● **PROBLEM STATEMENT**
Locate every line in the material below that has the word "code". Copy each of those lines.

● **ENTRIES PROVIDED**
========
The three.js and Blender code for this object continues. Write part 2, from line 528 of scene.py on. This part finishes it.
========
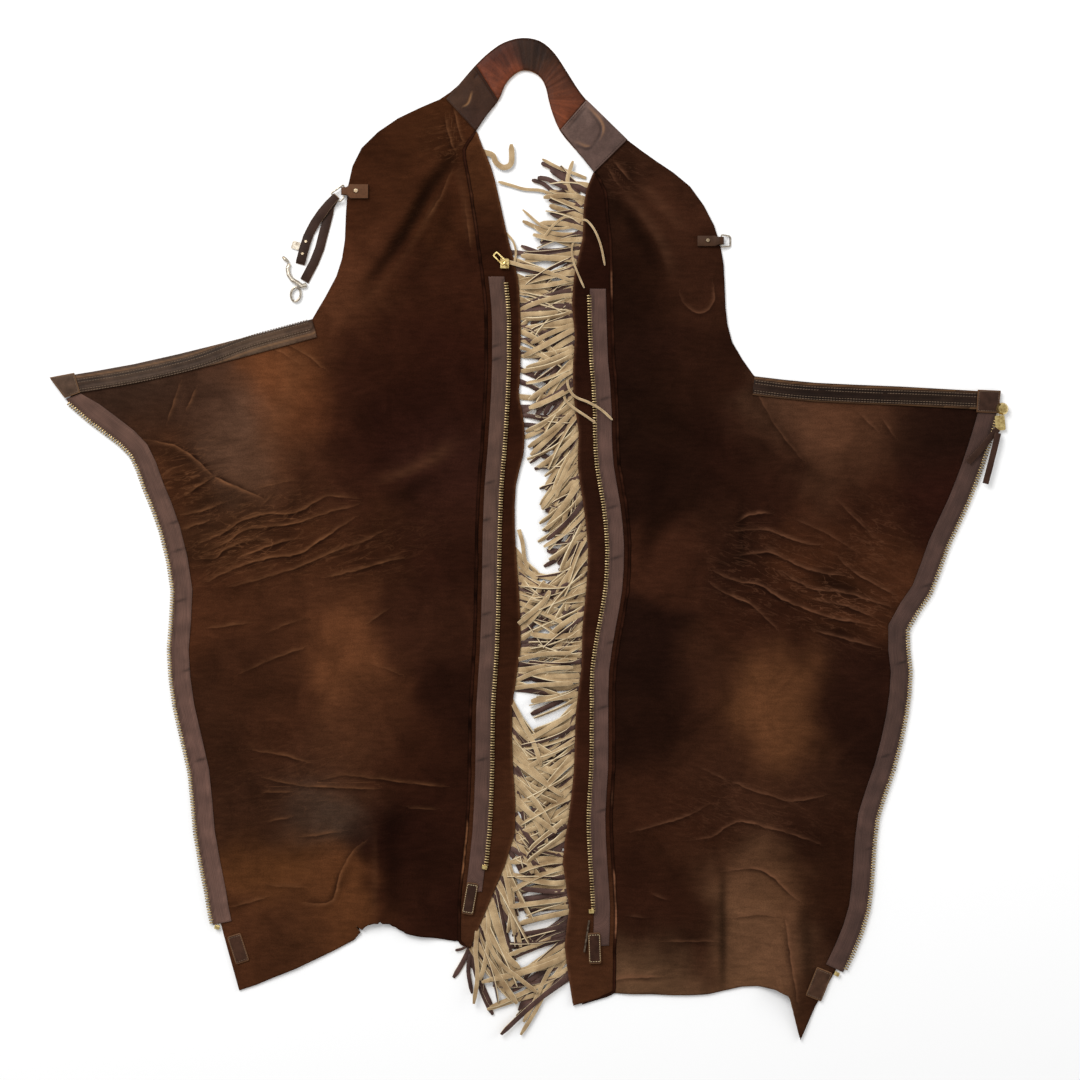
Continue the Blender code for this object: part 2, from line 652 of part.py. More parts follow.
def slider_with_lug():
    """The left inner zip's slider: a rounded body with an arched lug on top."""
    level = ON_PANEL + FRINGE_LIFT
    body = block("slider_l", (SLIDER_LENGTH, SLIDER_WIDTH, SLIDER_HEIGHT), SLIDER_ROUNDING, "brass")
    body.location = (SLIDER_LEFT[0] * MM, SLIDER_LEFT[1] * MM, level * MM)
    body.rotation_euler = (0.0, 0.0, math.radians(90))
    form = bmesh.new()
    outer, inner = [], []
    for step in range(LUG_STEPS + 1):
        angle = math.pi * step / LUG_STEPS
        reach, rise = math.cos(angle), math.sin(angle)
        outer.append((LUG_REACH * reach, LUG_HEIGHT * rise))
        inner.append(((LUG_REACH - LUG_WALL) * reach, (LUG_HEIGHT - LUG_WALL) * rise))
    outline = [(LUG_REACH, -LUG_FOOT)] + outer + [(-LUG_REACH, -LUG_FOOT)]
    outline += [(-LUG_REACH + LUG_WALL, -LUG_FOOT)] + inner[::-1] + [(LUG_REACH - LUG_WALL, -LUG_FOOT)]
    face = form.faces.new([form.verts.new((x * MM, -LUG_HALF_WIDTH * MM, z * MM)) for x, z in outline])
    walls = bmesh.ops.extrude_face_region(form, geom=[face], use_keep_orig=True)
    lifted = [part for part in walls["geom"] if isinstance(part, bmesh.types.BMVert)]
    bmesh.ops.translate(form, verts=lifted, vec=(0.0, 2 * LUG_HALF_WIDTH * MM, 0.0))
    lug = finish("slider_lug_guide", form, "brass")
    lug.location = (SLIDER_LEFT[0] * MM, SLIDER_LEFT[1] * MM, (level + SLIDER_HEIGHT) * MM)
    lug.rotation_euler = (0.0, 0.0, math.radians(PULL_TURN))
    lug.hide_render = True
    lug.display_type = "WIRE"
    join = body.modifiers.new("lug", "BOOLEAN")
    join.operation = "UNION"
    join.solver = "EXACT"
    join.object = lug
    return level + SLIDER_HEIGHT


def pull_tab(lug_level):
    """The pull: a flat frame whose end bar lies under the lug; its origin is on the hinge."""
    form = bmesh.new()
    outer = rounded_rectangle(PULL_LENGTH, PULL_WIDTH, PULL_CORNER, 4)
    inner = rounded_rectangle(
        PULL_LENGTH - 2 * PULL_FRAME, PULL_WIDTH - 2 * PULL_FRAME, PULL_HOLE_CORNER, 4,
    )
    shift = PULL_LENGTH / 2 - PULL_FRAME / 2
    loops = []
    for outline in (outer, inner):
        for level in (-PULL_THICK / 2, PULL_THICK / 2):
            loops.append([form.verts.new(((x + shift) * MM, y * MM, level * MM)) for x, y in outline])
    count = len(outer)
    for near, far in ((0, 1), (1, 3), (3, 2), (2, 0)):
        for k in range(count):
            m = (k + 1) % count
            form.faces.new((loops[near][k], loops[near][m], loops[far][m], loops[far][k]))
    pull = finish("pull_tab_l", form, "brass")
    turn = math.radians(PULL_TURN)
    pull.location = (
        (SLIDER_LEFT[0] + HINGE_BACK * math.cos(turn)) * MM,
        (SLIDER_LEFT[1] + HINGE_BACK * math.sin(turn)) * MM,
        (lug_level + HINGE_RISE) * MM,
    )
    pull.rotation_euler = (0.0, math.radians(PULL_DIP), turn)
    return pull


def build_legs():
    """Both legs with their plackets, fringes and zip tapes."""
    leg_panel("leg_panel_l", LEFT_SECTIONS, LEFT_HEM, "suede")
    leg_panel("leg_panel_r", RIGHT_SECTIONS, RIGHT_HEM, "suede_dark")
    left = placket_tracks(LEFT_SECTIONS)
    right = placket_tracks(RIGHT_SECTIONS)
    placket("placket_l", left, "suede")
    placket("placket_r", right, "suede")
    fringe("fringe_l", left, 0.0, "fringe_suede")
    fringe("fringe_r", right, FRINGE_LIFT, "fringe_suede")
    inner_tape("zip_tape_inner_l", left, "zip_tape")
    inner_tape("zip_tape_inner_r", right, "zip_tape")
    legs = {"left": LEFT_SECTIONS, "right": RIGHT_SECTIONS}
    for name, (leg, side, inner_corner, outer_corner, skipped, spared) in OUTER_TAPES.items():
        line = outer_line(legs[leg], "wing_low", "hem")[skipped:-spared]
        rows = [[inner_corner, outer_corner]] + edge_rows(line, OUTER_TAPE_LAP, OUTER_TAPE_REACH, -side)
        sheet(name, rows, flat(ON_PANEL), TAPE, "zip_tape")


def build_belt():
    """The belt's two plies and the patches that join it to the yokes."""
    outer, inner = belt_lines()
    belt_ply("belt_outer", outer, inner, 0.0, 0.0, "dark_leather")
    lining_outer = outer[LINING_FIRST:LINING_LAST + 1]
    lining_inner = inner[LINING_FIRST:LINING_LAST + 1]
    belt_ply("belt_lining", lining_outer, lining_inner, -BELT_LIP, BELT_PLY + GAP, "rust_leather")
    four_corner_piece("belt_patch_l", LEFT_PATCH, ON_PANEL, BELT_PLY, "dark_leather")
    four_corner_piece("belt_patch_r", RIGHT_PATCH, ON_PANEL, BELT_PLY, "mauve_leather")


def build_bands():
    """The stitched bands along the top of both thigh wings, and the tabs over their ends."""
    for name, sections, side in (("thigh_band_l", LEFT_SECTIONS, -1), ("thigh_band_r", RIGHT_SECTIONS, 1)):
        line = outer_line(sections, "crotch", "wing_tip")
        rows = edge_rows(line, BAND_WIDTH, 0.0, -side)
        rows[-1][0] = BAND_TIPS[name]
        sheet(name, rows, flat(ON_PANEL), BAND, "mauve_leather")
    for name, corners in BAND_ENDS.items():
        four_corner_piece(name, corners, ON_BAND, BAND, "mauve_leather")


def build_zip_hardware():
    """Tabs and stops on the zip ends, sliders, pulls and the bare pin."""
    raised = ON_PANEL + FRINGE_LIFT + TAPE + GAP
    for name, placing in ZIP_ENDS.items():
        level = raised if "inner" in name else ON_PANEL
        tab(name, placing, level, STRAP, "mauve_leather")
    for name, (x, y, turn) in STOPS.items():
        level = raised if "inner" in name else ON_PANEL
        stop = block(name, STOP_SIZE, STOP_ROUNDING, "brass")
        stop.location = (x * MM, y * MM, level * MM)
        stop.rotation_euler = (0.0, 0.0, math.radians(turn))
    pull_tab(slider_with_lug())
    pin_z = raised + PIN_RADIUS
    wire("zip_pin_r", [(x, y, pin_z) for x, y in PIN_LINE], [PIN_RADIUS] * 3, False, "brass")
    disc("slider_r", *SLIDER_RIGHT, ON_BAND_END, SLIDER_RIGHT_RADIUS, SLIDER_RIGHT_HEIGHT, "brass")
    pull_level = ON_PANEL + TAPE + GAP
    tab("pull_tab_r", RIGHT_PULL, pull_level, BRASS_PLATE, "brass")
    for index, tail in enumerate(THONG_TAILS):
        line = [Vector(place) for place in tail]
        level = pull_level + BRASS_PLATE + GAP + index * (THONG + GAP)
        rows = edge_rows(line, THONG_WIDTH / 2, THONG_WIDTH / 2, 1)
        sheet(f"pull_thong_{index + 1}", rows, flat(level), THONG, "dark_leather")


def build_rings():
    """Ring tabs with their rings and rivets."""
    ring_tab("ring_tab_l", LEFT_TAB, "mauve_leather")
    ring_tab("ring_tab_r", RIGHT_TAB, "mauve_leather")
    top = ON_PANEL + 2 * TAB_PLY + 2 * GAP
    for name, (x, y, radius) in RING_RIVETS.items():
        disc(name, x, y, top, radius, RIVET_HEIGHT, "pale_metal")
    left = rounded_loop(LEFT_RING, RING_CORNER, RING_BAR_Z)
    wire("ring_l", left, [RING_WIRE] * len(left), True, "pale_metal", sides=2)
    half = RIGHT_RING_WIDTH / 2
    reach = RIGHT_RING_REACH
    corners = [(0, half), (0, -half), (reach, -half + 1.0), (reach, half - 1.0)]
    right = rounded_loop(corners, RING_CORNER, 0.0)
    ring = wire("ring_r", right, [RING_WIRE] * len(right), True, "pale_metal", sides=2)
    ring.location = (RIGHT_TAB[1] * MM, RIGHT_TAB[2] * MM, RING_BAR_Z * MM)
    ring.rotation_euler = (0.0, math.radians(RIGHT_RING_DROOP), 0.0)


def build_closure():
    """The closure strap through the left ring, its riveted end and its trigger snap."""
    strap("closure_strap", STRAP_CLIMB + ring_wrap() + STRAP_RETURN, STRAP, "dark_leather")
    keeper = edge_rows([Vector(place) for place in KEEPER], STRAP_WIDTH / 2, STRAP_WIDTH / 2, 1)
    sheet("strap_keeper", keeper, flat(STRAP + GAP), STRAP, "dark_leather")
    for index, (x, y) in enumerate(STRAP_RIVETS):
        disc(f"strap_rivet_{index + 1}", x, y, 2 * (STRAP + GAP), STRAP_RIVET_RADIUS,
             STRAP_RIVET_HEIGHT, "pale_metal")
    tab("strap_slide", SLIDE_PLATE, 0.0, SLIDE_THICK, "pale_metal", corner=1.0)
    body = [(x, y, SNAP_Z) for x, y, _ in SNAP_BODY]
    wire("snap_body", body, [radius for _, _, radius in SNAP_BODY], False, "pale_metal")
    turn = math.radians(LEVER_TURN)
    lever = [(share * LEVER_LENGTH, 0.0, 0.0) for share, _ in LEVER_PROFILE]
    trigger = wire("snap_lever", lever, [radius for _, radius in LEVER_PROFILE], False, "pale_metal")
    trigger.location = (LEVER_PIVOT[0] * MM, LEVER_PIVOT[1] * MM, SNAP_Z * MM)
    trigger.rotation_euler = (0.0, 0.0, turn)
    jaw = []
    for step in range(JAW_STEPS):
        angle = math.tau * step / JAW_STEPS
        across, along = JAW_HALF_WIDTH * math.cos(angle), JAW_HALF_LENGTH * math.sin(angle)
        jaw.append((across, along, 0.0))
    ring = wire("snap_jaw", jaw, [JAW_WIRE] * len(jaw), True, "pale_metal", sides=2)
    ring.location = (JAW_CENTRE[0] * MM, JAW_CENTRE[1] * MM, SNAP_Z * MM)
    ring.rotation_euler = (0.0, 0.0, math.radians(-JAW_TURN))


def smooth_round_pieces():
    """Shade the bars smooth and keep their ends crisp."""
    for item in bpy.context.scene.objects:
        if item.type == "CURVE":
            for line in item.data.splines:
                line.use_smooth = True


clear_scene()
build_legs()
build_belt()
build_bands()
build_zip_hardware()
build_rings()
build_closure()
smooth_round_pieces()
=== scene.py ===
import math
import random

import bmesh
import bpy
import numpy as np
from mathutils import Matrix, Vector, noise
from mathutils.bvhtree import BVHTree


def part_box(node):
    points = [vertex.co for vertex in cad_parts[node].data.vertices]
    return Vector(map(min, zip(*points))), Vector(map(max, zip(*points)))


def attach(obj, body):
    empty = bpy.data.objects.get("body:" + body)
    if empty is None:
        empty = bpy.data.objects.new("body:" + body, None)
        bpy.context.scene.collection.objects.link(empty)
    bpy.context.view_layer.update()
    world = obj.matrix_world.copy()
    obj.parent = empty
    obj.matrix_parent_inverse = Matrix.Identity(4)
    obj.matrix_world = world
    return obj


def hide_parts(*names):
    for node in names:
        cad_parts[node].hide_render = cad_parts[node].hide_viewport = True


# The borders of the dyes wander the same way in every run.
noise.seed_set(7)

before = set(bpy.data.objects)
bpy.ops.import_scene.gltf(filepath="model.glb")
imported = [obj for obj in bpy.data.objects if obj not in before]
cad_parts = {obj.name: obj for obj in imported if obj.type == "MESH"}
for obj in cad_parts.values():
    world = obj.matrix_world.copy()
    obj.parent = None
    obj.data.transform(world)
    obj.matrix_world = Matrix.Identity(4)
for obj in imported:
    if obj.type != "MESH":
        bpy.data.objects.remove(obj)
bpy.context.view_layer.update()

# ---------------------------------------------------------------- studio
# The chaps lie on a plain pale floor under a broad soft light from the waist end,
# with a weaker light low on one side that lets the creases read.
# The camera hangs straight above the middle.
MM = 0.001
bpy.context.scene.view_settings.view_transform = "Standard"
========
● **COMPLETE OUTPUT**
The three.js and Blender code for this object continues. Write part 2, from line 528 of scene.py on. This part finishes it.
Continue the Blender code for this object: part 2, from line 652 of part.py. More parts follow.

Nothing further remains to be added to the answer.